Google has been actively working to progress the driverless car concept and is quickly making strides in this objective. No longer is it a science fiction concept, but a true reality.
According to a recent survey
conducted by J.D. Power and Associates, a global marketing information services company, 1 in 5 drivers are interested in self-driving cars. The survey included 17,400 vehicle owners and was conducted in March 2012.
In a report, entitled J.D. Power and Associates 2012 U.S. Automotive Emerging Technologies Study (SM)
, released on Apr. 26, the surveyors noted the trends of interest shifting to connectivity, entertainment and productivity as car features.
"While vehicle owners remain very interested in technologies that make their vehicle safer, they are turning their attention more and more toward features and technologies that allow them to be productive, connected and entertained while in their vehicles," said Mike VanNieuwkuyk, executive director of global automotive at J.D. Power and Associates. "Given the variety of interests from consumers, automakers will be challenged to pursue technologies that fit their consumer's interests in order to attract them to their products."
Price is, of course, a consideration, for cars with or without features, after hearing the expense, some tend to shy away from these additional features offered. Yet, the interest for these features appears to be the trend.
That being the case, driverless cars might fit the requirements put forth by consumers in terms of interest since the car would essentially be doing all the work, allowing drivers to focus on other tasks. The researchers included autonomous driving in their query and when asked, 1 in 5 participants said they would either "definitely" or "probably" purchase autonomous driving as a part of their next new vehicle.
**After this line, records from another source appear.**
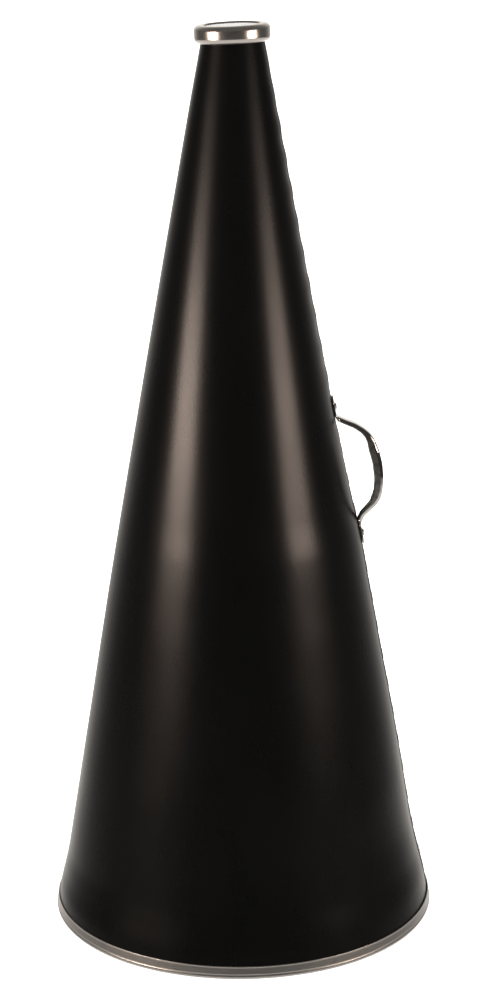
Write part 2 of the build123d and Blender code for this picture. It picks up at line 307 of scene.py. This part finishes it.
def blend_colours(nodes, links, factor, first, second):
    """Mix of two colours."""
    node = nodes.new("ShaderNodeMix")
    node.data_type = "RGBA"
    node.inputs["A"].default_value = (*first, 1)
    node.inputs["B"].default_value = (*second, 1)
    links.new(factor, node.inputs["Factor"])
    return node.outputs["Result"]


def bump(nodes, links, value, strength, distance, under=None):
    """Relief from a value, over another relief if one is given."""
    node = nodes.new("ShaderNodeBump")
    node.inputs["Strength"].default_value = strength
    node.inputs["Distance"].default_value = distance
    links.new(value, node.inputs["Height"])
    if under is not None:
        links.new(under, node.inputs["Normal"])
    return node.outputs["Normal"]


# ---------------------------------------------------------------- materials
def black_sheet():
    """Black satin sheet: fine pebbled skin, faint cloudiness and rubbed patches."""
    material, nodes, links, shader = new_material("black_sheet")
    deep, worn = (0.0005, 0.0005, 0.0004), (0.0009, 0.0008, 0.0007)
    cloud = remap(nodes, links, noise(nodes, links, 9.0, 3.0), 0.35, 0.7, 0, 1)
    links.new(blend_colours(nodes, links, cloud, deep, worn), shader.inputs["Base Color"])
    smear = noise(nodes, links, 26.0, 5.0, 0.6, (1, 1, 0.35))
    links.new(remap(nodes, links, smear, 0.3, 0.7, 0.262, 0.292), shader.inputs["Roughness"])
    shader.inputs["IOR"].default_value = 1.5
    pebble = noise(nodes, links, 1100.0, 2.0, 0.5)
    sag = noise(nodes, links, 22.0, 1.0, 0.4, (1, 1, 0.5))
    broad = bump(nodes, links, sag, 0.07, 0.004)
    links.new(bump(nodes, links, pebble, 0.10, 0.0004, broad), shader.inputs["Normal"])
    return material


def plated_chrome(name, tint, roughness):
    """Chrome plate: cloudy tint, patches of handling haze and a slight waviness."""
    material, nodes, links, shader = new_material(name)
    shader.inputs["Metallic"].default_value = 1.0
    cloud = noise(nodes, links, 60.0, 4.0)
    colour = blend_colours(nodes, links, cloud, tint, tuple(c * 0.93 for c in tint))
    links.new(colour, shader.inputs["Base Color"])
    rub = noise(nodes, links, 240.0, 5.0, 0.65)
    haze = remap(nodes, links, rub, 0.35, 0.75, roughness, roughness + 0.05)
    links.new(haze, shader.inputs["Roughness"])
    wave = noise(nodes, links, 90.0, 1.0, 0.4)
    links.new(bump(nodes, links, wave, 0.06, 0.001), shader.inputs["Normal"])
    return material


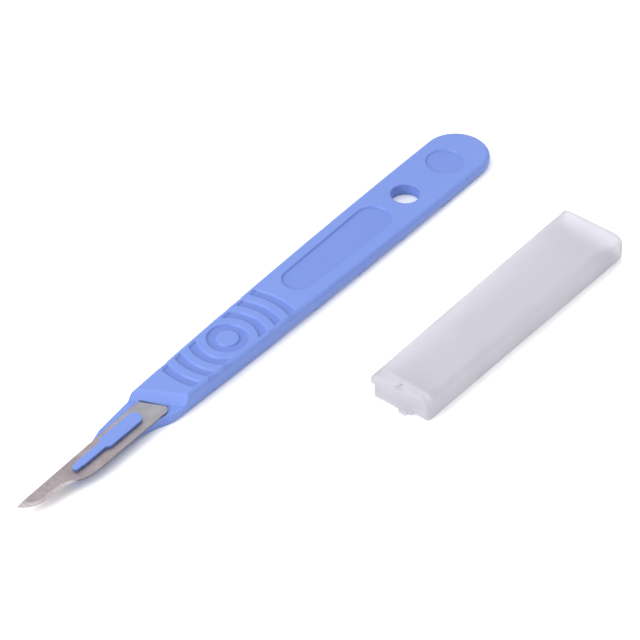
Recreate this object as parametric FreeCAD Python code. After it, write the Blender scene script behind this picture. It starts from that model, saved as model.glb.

This figure comes after the consumers learned the estimated market price of $3000 associated with the technology.
J.D. Power and Associated said, the number was higher before price was introduced, at 37 percent interest in driverless technology.
Interest, however, might not necessarily equate to a sale of this newly developed technology.
"Consumers are still learning about how autonomous driving technology could be used in their vehicles," said VanNieuwkuyk. "Many owners are skeptical about releasing control of their vehicle and would like to see the technology proved out before they adopt it."
While some drivers are leery of this relatively new idea and may not trust it, others are hesitant in investing in an autonomous car because they would not want to give up the pleasure associated with getting behind the wheel and taking control of the car.
Whether yay or nay on the notion of a self-driving car, the idea is forging ahead. Google has been right in the center of it all as it steadily works to get its autonomous driving technology approved in all necessarily channels. The Los Angeles Times reported (courtesy of LubbockOnline
) Google personnel were in Detroit seeking to learn how Google's technology "can be adopted in vehicles either with automotive partners or as an aftermarket option."
Anthony Levandowski, who heads the company’s self-driving vehicle project, was present in Detroit. The Detroit News
reported he told a crowd of several hundred engineers, "The most important thing computers can do in the next 10 years is drive a car."
The Google representative noted that his company might make an announcement as soon as next year as to when the company plans to put the self-driving product on the market.
"We don't know what it's going to take to show its safer than a driver," he said, but he predicted: "It's much sooner than the next decade."
Levandowski acknowledged millions of miles of testing still need to be completed before the product is ready for the consumer market.
There are other logistics to consider, such as roads and insurance
In Feb. 2012, Digital Journal
reported Nevada as the first state to approve driverless cars. Will others follow? With the fanfare and attention the concept of driverless cars is getting, it is probable the technology is here to stay.